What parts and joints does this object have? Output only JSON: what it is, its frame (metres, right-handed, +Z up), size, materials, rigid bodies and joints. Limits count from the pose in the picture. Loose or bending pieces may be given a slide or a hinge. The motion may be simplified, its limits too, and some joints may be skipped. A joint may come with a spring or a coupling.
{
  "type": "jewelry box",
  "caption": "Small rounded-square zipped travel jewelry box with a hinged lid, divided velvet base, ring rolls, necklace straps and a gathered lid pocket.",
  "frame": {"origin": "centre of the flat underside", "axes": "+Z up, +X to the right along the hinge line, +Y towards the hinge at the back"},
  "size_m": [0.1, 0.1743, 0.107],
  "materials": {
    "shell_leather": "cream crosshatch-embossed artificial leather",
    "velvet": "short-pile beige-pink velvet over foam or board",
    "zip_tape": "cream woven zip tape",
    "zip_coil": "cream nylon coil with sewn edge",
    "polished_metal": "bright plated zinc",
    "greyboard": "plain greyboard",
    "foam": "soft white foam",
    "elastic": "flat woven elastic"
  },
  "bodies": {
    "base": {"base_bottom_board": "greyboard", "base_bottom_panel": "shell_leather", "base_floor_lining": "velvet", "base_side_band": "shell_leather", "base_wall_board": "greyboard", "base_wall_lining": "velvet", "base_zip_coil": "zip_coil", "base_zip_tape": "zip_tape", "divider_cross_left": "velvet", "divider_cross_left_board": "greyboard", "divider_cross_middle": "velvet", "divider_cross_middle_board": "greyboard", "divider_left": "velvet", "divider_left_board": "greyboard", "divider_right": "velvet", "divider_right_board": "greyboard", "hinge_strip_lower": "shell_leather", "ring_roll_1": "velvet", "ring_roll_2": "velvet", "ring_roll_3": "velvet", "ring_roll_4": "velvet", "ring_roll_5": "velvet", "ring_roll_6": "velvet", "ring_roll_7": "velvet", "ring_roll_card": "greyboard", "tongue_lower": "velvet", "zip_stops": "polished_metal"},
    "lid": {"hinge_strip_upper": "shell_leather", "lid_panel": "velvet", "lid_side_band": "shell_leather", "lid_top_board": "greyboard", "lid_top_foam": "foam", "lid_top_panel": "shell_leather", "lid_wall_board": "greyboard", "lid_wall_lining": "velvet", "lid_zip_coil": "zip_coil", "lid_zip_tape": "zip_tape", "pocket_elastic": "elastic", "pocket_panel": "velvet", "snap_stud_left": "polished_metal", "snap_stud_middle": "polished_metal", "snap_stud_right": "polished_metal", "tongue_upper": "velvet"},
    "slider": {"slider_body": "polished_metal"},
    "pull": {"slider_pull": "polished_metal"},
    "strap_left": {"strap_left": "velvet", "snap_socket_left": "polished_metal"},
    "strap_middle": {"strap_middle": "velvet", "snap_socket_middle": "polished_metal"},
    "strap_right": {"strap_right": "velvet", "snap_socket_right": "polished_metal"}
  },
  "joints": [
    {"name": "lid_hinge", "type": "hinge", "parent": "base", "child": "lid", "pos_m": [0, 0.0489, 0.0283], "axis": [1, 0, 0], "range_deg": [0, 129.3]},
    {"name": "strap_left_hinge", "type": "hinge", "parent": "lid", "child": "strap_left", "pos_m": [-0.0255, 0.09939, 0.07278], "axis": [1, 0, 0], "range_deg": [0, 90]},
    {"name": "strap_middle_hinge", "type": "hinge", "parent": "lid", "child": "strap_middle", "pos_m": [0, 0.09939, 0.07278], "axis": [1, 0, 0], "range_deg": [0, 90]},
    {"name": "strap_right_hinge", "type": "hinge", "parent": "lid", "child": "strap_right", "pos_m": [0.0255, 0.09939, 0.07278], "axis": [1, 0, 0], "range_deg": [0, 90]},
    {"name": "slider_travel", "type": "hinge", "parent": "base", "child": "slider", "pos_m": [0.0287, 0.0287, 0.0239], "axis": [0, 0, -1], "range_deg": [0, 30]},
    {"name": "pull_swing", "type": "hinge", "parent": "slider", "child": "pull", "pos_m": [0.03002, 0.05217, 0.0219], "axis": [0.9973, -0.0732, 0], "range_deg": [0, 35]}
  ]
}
━━━━━━━━
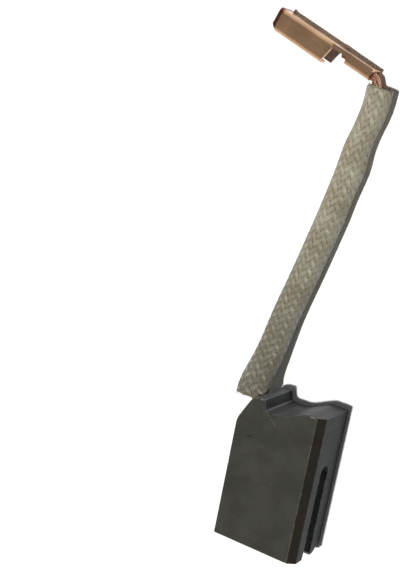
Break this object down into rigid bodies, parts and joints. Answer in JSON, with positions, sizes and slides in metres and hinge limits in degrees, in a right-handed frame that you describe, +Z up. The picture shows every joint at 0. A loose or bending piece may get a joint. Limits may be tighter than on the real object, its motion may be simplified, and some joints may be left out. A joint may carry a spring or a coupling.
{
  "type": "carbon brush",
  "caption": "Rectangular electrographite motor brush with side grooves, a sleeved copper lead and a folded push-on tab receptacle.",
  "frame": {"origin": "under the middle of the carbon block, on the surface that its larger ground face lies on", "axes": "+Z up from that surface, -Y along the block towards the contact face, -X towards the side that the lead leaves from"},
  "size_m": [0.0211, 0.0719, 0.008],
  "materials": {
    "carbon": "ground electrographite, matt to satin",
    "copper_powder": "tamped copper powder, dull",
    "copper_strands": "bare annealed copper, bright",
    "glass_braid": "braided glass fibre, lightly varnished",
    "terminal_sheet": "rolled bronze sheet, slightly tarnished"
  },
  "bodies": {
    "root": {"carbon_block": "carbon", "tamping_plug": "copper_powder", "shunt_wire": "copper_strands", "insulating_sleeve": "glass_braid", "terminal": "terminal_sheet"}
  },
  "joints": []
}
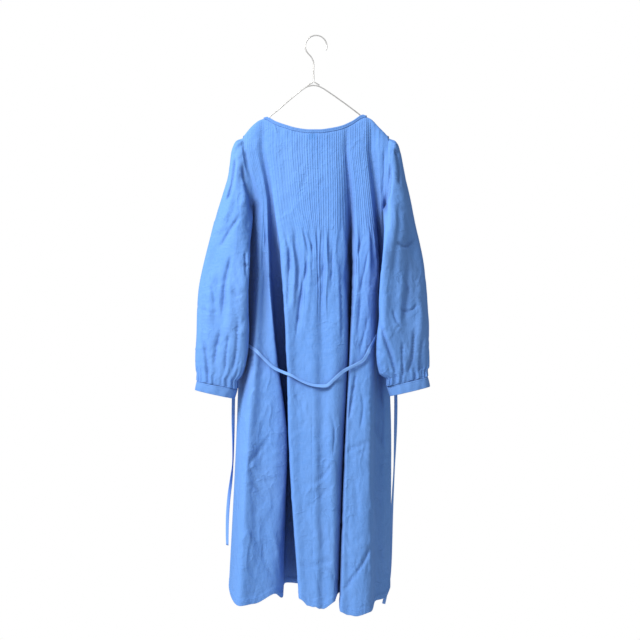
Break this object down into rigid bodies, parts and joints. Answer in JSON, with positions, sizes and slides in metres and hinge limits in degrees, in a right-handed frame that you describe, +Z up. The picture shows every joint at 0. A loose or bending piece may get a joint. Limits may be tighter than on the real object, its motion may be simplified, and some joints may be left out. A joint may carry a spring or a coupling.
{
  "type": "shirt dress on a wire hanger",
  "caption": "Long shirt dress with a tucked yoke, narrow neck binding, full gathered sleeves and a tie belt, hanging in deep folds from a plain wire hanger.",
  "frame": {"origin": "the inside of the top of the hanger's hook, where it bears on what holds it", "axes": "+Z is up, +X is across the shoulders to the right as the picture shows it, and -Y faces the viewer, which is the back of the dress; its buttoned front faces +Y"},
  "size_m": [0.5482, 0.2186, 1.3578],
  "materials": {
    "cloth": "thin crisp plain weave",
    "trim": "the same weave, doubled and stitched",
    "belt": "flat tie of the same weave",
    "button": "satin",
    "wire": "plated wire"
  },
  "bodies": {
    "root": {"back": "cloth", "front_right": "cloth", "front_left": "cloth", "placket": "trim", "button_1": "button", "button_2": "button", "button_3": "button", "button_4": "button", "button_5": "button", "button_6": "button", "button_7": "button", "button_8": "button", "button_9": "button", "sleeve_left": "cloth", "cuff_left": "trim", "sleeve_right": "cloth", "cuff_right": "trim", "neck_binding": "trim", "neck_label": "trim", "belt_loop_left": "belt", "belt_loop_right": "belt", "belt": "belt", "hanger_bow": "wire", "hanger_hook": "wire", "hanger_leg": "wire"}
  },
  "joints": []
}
━━━━━━━━
- Problem to solve
Give only the number of lines in the material above that include the word "picture".

- The solution
4